- The Washington Times - Wednesday, March 1, 2017

SIMI VALLEY, Calif. — Former President George W. Bush said Wednesday that he does not plan to criticize President Trump, and said he didn’t intend his comments about the importance of a free press as a barb against his successor.

Mr. Bush, speaking at the Ronald Reagan Presidential Library, said he didn’t criticize former President Barack Obama during his eight years in office, and he doesn’t plan to chide Mr. Trump, either.

Still, he said, the only time he gets attention is when he criticizes one of his successors. And he didn’t shy away from sharing opinions Wednesday, including saying the U.S. has left a vacuum in the last four years by retreating from the world stage — though he insisted it wasn’t meant to be a criticism of Mr. Obama.

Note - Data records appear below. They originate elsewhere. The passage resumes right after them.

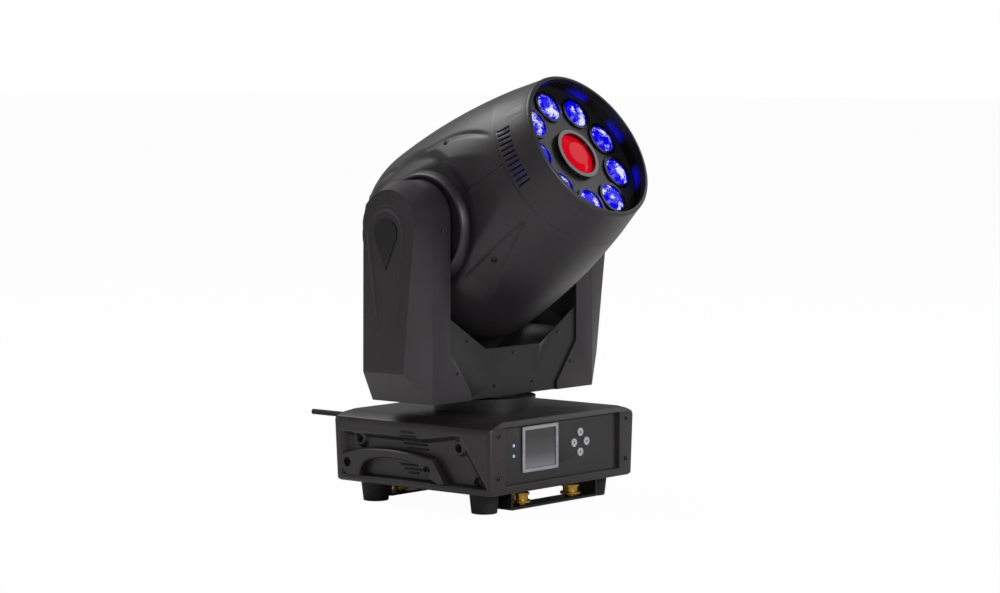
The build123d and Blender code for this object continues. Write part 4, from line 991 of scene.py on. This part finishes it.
def screw_tree() -> bpy.types.NodeTree:
    """Builds the tree that sets cross-recessed screw heads on points.

    Returns:
        The tree, made once.
    """
    found = bpy.data.node_groups.get("cross_screws")
    if found:
        return found
    tree, given = new_tree("cross_screws", Radius="Float", Height="Float", Seed="Int")
    radius, height = given.outputs["Radius"], given.outputs["Height"]
    part = {}
    for source, share in (("Radius", 0.97), ("Radius", 0.7), ("Radius", 1.25), ("Radius", 0.26),
                          ("Height", 0.6), ("Height", 0.4), ("Height", 0.9)):
        scaled = add(tree, "ShaderNodeMath", {0: given.outputs[source], 1: share}, operation="MULTIPLY")
        part[source, share] = scaled.outputs[0]
    lower = add(tree, "GeometryNodeMeshCone", {"Vertices": 28, "Radius Top": part["Radius", 0.97],
                                               "Radius Bottom": radius, "Depth": part["Height", 0.6]})
    upper = add(tree, "GeometryNodeMeshCone",
                {"Vertices": 28, "Radius Top": part["Radius", 0.7], "Radius Bottom": part["Radius", 0.97],
                 "Depth": part["Height", 0.4]})
    lift = add(tree, "ShaderNodeCombineXYZ", {"Z": part["Height", 0.6]})
    raised = add(tree, "GeometryNodeTransform", {"Geometry": upper.outputs[0], "Translation": lift.outputs[0]})
    joined = add(tree, "GeometryNodeJoinGeometry")
    tree.links.new(lower.outputs[0], joined.inputs[0])
    tree.links.new(raised.outputs[0], joined.inputs[0])
    merged = add(tree, "GeometryNodeMergeByDistance", {"Geometry": joined.outputs[0], "Distance": 0.00001})
    bars = add(tree, "GeometryNodeJoinGeometry")
    for size in ((1.25, 0.26), (0.26, 1.25)):
        shape = add(tree, "ShaderNodeCombineXYZ", {"X": part["Radius", size[0]], "Y": part["Radius", size[1]],
                                                   "Z": part["Height", 0.9]})
        bar = add(tree, "GeometryNodeMeshCube", {"Size": shape.outputs[0]})
        tree.links.new(bar.outputs[0], bars.inputs[0])
    deep = add(tree, "ShaderNodeCombineXYZ", {"Z": height})
    placed = add(tree, "GeometryNodeTransform", {"Geometry": bars.outputs[0], "Translation": deep.outputs[0]})
    cut = add(tree, "GeometryNodeMeshBoolean", {0: merged.outputs[0]}, operation="DIFFERENCE")
    tree.links.new(placed.outputs[0], cut.inputs[1])
    facing = add(tree, "GeometryNodeInputNormal")
    aim = add(tree, "FunctionNodeAlignRotationToVector", {"Vector": facing.outputs[0]}, axis="Z")
    spin = add(tree, "FunctionNodeRandomValue", {"Seed": given.outputs["Seed"]}, data_type="FLOAT")
    angle = add(tree, "ShaderNodeMath", {0: spin.outputs[1], 1: math.pi}, operation="MULTIPLY")
    about = add(tree, "FunctionNodeAxisAngleToRotation", {"Axis": (0.0, 0.0, 1.0), "Angle": angle.outputs[0]})
    turned_by = add(tree, "FunctionNodeRotateRotation",
                    {"Rotation": aim.outputs[0], "Rotate By": about.outputs[0]}, rotation_space="LOCAL")
    middle = add(tree, "GeometryNodeMeshToPoints", {"Mesh": given.outputs["Geometry"], "Radius": 0.001},
                 mode="FACES")
    keep = add(tree, "GeometryNodeCaptureAttribute", {"Geometry": given.outputs["Geometry"]}, domain="FACE")
    keep.capture_items.new("ROTATION", "aim")
    tree.links.new(turned_by.outputs[0], keep.inputs["aim"])
    tree.links.new(keep.outputs["Geometry"], middle.inputs["Mesh"])
    copies = add(tree, "GeometryNodeInstanceOnPoints", {"Points": middle.outputs[0], "Instance": cut.outputs[0],
                                                        "Rotation": keep.outputs["aim"]})
    close_tree(tree, given, copies)
    return tree


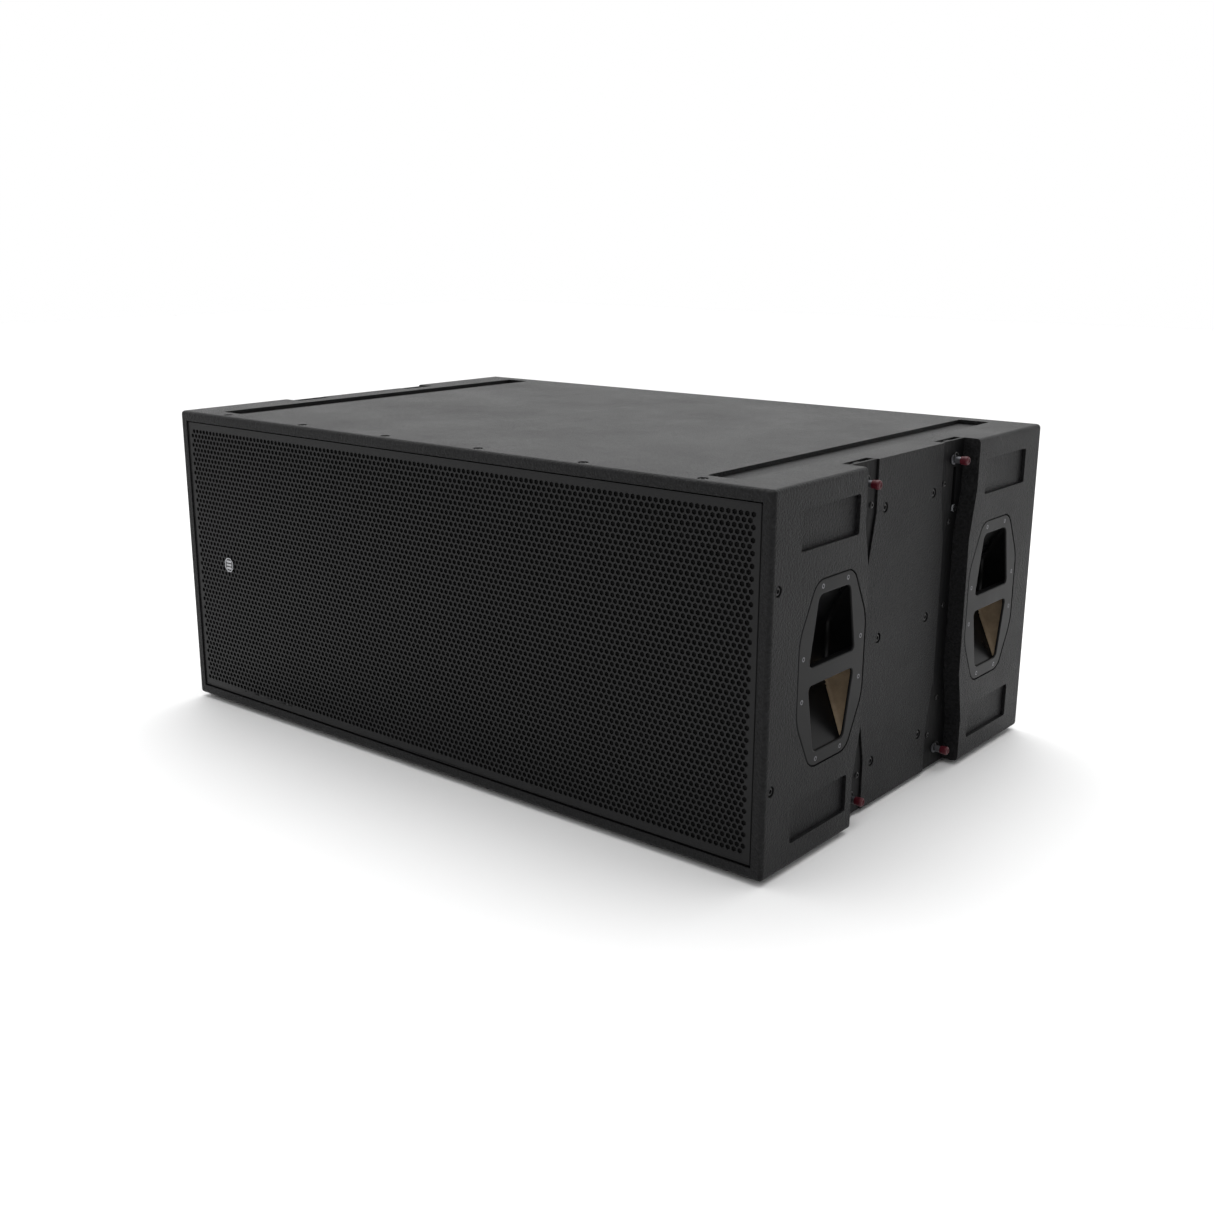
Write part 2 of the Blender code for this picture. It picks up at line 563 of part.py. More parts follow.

“I don’t really mean it to be. There is a lesson, however, when the United States decides not to take the lead and withdraw,” he said.

Mr. Obama left office saying he would feel compelled to step in and criticize Mr. Trump on issues dear to his heart. Mr. Bush said he prefers a different approach.

“I think if a former president is out there second-guessing, it’s going to make it harder. I want anybody who is president to succeed,” he said.

Mr. Bush also pushed back against those who feel that politics has devolved into an all-time low.

“They used to call Abraham Lincoln an ape. So this isn’t the first time there’s been name-calling in politics,” the 70-year-old former president said.

Mr. Bush came under fire from some Trump supporters when he defended the free press, saying it was an important part of democracy. Press reports said he was aiming that at the current president because of Mr. Trump’s ongoing battles with news organizations he feels are unfair to him.

The former president, however, said he wasn’t intending to attack Mr. Trump. And he added a clarification Wednesday to his free press statement: “I needed to say, ‘There should be a free and independent press, but it ought to be accurate.’”

He said he’s comfortable with his decision to remain out of the spotlight, no matter who’s in the Oval Office.

“When President Obama was president, I used to get a lot of calls from the heartland saying, ‘You need to speak out.’ Now I’m getting calls from the coast saying, ‘You need to speak out,’ ” he said.

The former president was enticed into public because he’s touting his new book, “Portraits of Courage,” which is a compendium of his paintings of American troops. The proceeds go to the Bush Center’s veteran support causes.

Mr. Bush’s passion for painting has fascinated a country that was deeply divided on his time in the White House.

“There’s a Rembrandt trapped in this body,” he said, recounting a conversation he had with his instructor, Gail Norfleet.

Upon leaving the White House, Mr. Bush said he found himself going from full speed to full stop and needed something to keep himself going. A fan of Winston Churchill, he had read the former British leader was a devotee of painting.

“I basically said, ‘What the hell, this guy can paint; I can paint,’ ” Mr. Bush said.

He said he got his start painting pets, and then took a shot at painting his wife, Laura. He thought it was good, but she wasn’t pleased with it, first saying he made her “too anguished,” then griping about his follow-up attempts. The former president finally gave up.

When he painted his mother, he said he learned his lesson and painted her “from the back.”

Mr. Bush said his brain now sees the world as a painter. He said that was clear when he taped an appearance on Ellen DeGeneres’ show, to air Thursday, earlier in the day: “I looked in her eyes, and I said I can mix that color.”

He said his next subject will be himself.

“My face, on 6-foot canvas — that’s a lot of face. And so I’m working on that,” he said. “It turns out each part of your face becomes a portrait unto itself.”